We Need a Hero: Searching for Justice Among Financial Market Superpredators
"Our regulatory system has not kept pace with the markets and the needs of investors." -- SEC chief Mary L. Schapiro, January 2009[1]
On May 17, 1792, under a buttonwood tree located at today's 68 Wall Street, 24 traders entered into the "Buttonwood Agreement," agreeing only to deal with each other and setting commission at 0.25 percent. Thus, the New York Stock Exchange was born. "In the early years of the market, it was apparent that auctioneers were rigging prices to suit themselves rather than provide fair prices for investors," writes Charles R. Geisst in his book Wall Street: A History. "The new market would be more structured, conducted without the manipulative auctions."[2]
ROGUE TRADERS: LIKE BAD PENNIES, THEY ALWAYS TURN UP
Over two centuries later, the world market capitalization has swelled to a mind-boggling USD 50 trillion, but the quest for fairness seems no closer to achieving its goal. Rogue traders are never far from the headlines. On Sunday, Swiss financial giant UBS reported a USD 2.3 billion loss from the unauthorized trading of alleged "rogue trader" Kweku Adoboli, who was arrested in London last week.
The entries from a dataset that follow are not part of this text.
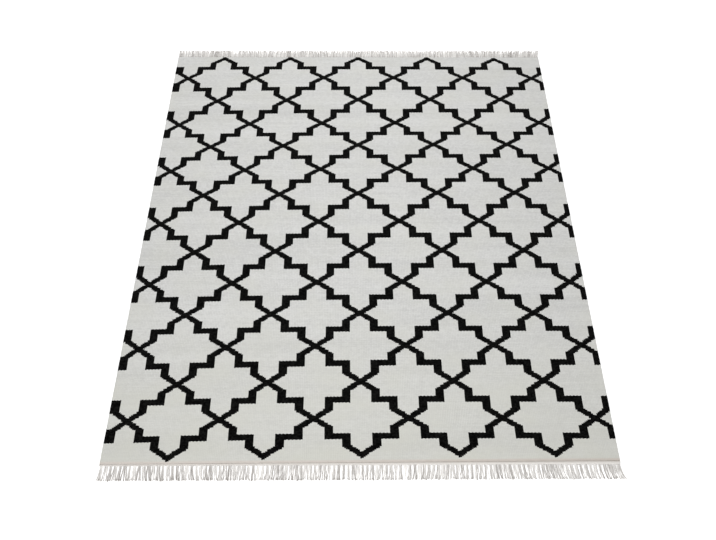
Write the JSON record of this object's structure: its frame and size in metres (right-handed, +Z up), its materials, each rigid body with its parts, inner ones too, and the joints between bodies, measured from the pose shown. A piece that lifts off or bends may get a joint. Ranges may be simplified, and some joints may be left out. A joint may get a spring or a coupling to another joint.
{
  "type": "flat-woven rug",
  "caption": "Flat-woven rectangular floor rug with a dark stepped star trellis on a pale ground and a cut yarn fringe at each end.",
  "frame": {"origin": "on the floor, under the middle of the whole rug, fringes included", "axes": "+X across the rug, +Y along it towards the far fringe, +Z up out of its face"},
  "size_m": [1.5295, 2.569, 0.0052],
  "materials": {
    "woven_wool": "matt flat-woven wool, off-white ground with black woven lines",
    "cotton_yarn": "undyed twisted cotton warp ends"
  },
  "bodies": {
    "root": {"cloth": "woven_wool", "fringe_near": "cotton_yarn", "fringe_far": "cotton_yarn"}
  },
  "joints": []
}
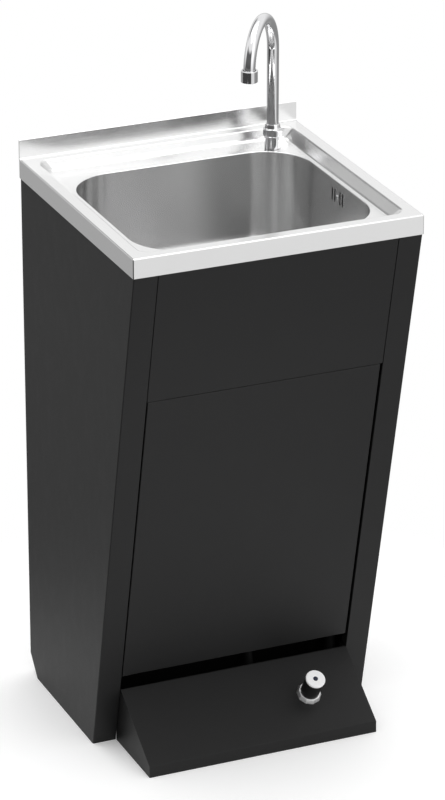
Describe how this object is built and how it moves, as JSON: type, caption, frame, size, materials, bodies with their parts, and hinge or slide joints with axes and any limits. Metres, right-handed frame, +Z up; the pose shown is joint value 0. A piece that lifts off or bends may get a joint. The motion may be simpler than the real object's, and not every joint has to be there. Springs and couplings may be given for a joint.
{
  "type": "portable handwash sink",
  "caption": "Free-standing hand-wash sink: stainless basin with gooseneck spout on a black cabinet with leaning front, access door and foot-operated pump button.",
  "frame": {"origin": "on the floor, under the middle of the basin's outline", "axes": "+Z up; the front with the door and foot button faces -Y; +X is the right-hand side seen from the front"},
  "size_m": [0.45, 0.45, 1.0625],
  "materials": {
    "stainless": "brushed",
    "chrome": "polished",
    "black_coat": "fine satin powder coat",
    "zinc": "zinc plated",
    "black_plastic": "moulded",
    "white_plastic": "moulded",
    "blue_plastic": "moulded",
    "natural_tank": "blow moulded",
    "grey_tank": "blow moulded",
    "rubber": "matt",
    "black_hose": "extruded",
    "grey_hose": "corrugated"
  },
  "bodies": {
    "cabinet": {"back_panel": "black_coat", "back_screw_1": "zinc", "back_screw_2": "zinc", "back_screw_3": "zinc", "back_screw_4": "zinc", "base_tray": "black_coat", "basin_bowl": "stainless", "basin_deck": "stainless", "door_catch": "black_plastic", "drain_flange": "chrome", "drain_gasket": "rubber", "drain_locknut": "black_plastic", "drain_strainer": "chrome", "drain_tailpiece": "black_plastic", "fascia_panel": "black_coat", "foot_box": "black_coat", "fresh_tank": "natural_tank", "fresh_tank_cap": "blue_plastic", "front_rail": "black_coat", "hinge_pivot_bottom": "zinc", "hinge_pivot_top": "zinc", "overflow_box": "black_plastic", "overflow_hose": "grey_hose", "overflow_screw": "chrome", "overflow_tail": "black_plastic", "pickup_pipe": "white_plastic", "pump_barrel": "black_plastic", "pump_inlet": "zinc", "pump_lock_ring": "chrome", "pump_outlet": "zinc", "pump_spring": "zinc", "side_panel_left": "black_coat", "side_panel_right": "black_coat", "suction_hose": "black_hose", "supply_hose": "black_hose", "tap_base": "chrome", "tap_collar": "chrome", "tap_gasket": "rubber", "tap_locknut": "zinc", "waste_hose": "grey_hose", "waste_inlet": "black_plastic", "waste_tank": "grey_tank", "waste_tank_cap": "black_plastic"},
    "door": {"front_door": "black_coat"},
    "foot_button": {"button_sleeve": "black_plastic", "button_cap": "white_plastic", "button_marker": "blue_plastic", "pump_plunger": "zinc"},
    "swivel_spout": {"spout": "chrome", "aerator_body": "chrome", "aerator_insert": "white_plastic", "aerator_screen": "zinc"}
  },
  "joints": [
    {"name": "door_hinge", "type": "hinge", "parent": "cabinet", "child": "door", "pos_m": [-0.1805, -0.06395, 0.11947], "axis": [0, 0.2169, -0.9762], "range_deg": [0, 95]},
    {"name": "button_press", "type": "slide", "parent": "cabinet", "child": "foot_button", "axis": [0, 0.5574, -0.8302], "range_m": [0, 0.01], "stiffness_N_per_m": 2000, "springref_m": -0.01, "deforming": ["pump_spring"]},
    {"name": "spout_swivel", "type": "hinge", "parent": "cabinet", "child": "swivel_spout", "pos_m": [0.158, 0.16, 0.855], "axis": [0, 0, 1], "range_deg": [-60, 60]}
  ]
}
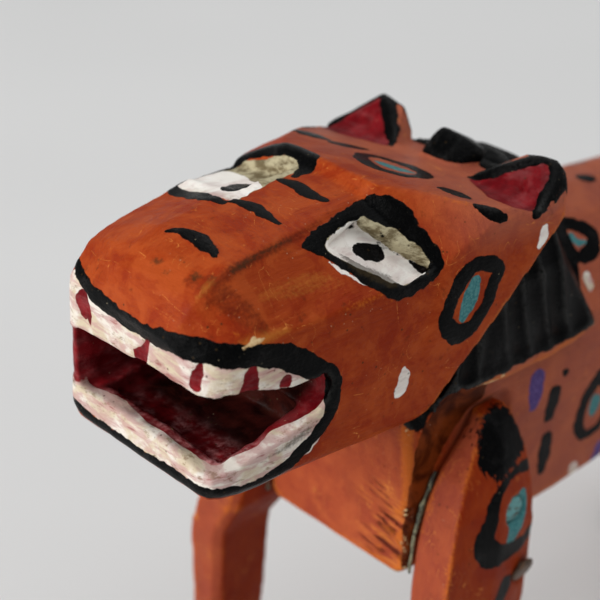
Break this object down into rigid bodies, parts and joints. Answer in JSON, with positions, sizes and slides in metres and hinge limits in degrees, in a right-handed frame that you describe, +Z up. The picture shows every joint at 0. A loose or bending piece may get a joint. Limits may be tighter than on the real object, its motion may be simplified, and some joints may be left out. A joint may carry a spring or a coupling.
{
  "type": "carved wooden alebrije figure",
  "caption": "Hand-carved, painted wooden folk-art big cat with mane, open mouth and cut-in eyes; nailed, glued legs and a plug-in tail that turns. Stands on its feet as decoration.",
  "frame": {"origin": "on the floor plane under the soles, midway between the nose and the rearmost point of the tail, on the middle plane of the body", "axes": "the animal faces -Y, its left side is +X, +Z is up"},
  "size_m": [0.0796, 0.3023, 0.2083],
  "materials": {
    "head_paint": "satin orange acrylic brushed over carved wood, with hand-painted black, white, turquoise and crimson markings and worn arrises",
    "torso_paint": "satin orange acrylic brushed over carved wood, glossy black mane, hand-painted spots and rosettes",
    "leg_paint": "satin orange-red acrylic brushed over carved wood, hand-painted black blotches and rosettes",
    "tail_paint": "satin orange acrylic brushed over carved wood with black bands and tip",
    "dowel_wood": "bare sanded wood",
    "nail_steel": "plain wire nail, dulled, with paint and rust on the head",
    "glue_bead": "hardened greyish glue, uneven"
  },
  "bodies": {
    "figure": {"head": "head_paint", "torso": "torso_paint", "neck_dowel": "dowel_wood", "leg_front_left": "leg_paint", "leg_front_right": "leg_paint", "leg_hind_left": "leg_paint", "leg_hind_right": "leg_paint", "nail_front_left_upper": "nail_steel", "nail_front_left_lower": "nail_steel", "nail_front_right_upper": "nail_steel", "nail_front_right_lower": "nail_steel", "nail_hind_left_upper": "nail_steel", "nail_hind_left_lower": "nail_steel", "nail_hind_right_upper": "nail_steel", "nail_hind_right_lower": "nail_steel", "glue_front_left": "glue_bead", "glue_front_right": "glue_bead", "glue_hind_left": "glue_bead", "glue_hind_right": "glue_bead"},
    "tail_dowel": {"tail_peg": "dowel_wood"},
    "tail": {"tail": "tail_paint"}
  },
  "joints": [
    {"name": "tail_pull", "type": "slide", "parent": "figure", "child": "tail_dowel", "axis": [0, 0.9063, 0.4226], "range_m": [0, 0.014]},
    {"name": "tail_turn", "type": "hinge", "parent": "tail_dowel", "child": "tail", "pos_m": [0, 0.0975, 0.1425], "axis": [0, 0.9063, 0.4226], "continuous": true}
  ]
}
"The positions taken were within the normal business flow of a large global equity trading house as part of a properly hedged portfolio," said UBS in a statement that revealed how Adoboli was able to achieve such a massive level of fraud. "However, the true magnitude of the risk exposure was distorted because the positions had been offset in our systems with fictitious, forward-settling, cash ETF positions, allegedly executed by the trader. These fictitious trades concealed the fact that the index futures trades violated UBS's risk limits."[3]
And while rogue traders using complex and opaque financial instruments and system-gaming techniques always seem to be one step ahead of regulators -- and "socially responsible investing" as a catch-phrase and modern investment strategy is still in its nascent stages -- the idea that investors should act responsibly for the common good is an ancient one.
CORRUPTION: AS OLD AS THE HILLS
In his keynote address for the 2006 World Business Ethics Forum in Hong Kong, Alex C. Michalos, the director of the Institute of Social Research and Evaluation (ISRE) at the University of Northern British Columbia, said that although Aristotle did not outline his philosophy of business ethics, it is clear that the ultimate aim of business ethics is serving people in the highest good.[4]
Michalos said that crooked businesspeople "were such familiar figures in the daily lives of the ancients" that "philosophers, poets, dramatists...could safely invoke the images of such people knowing that their listeners or readers would get the point."[5]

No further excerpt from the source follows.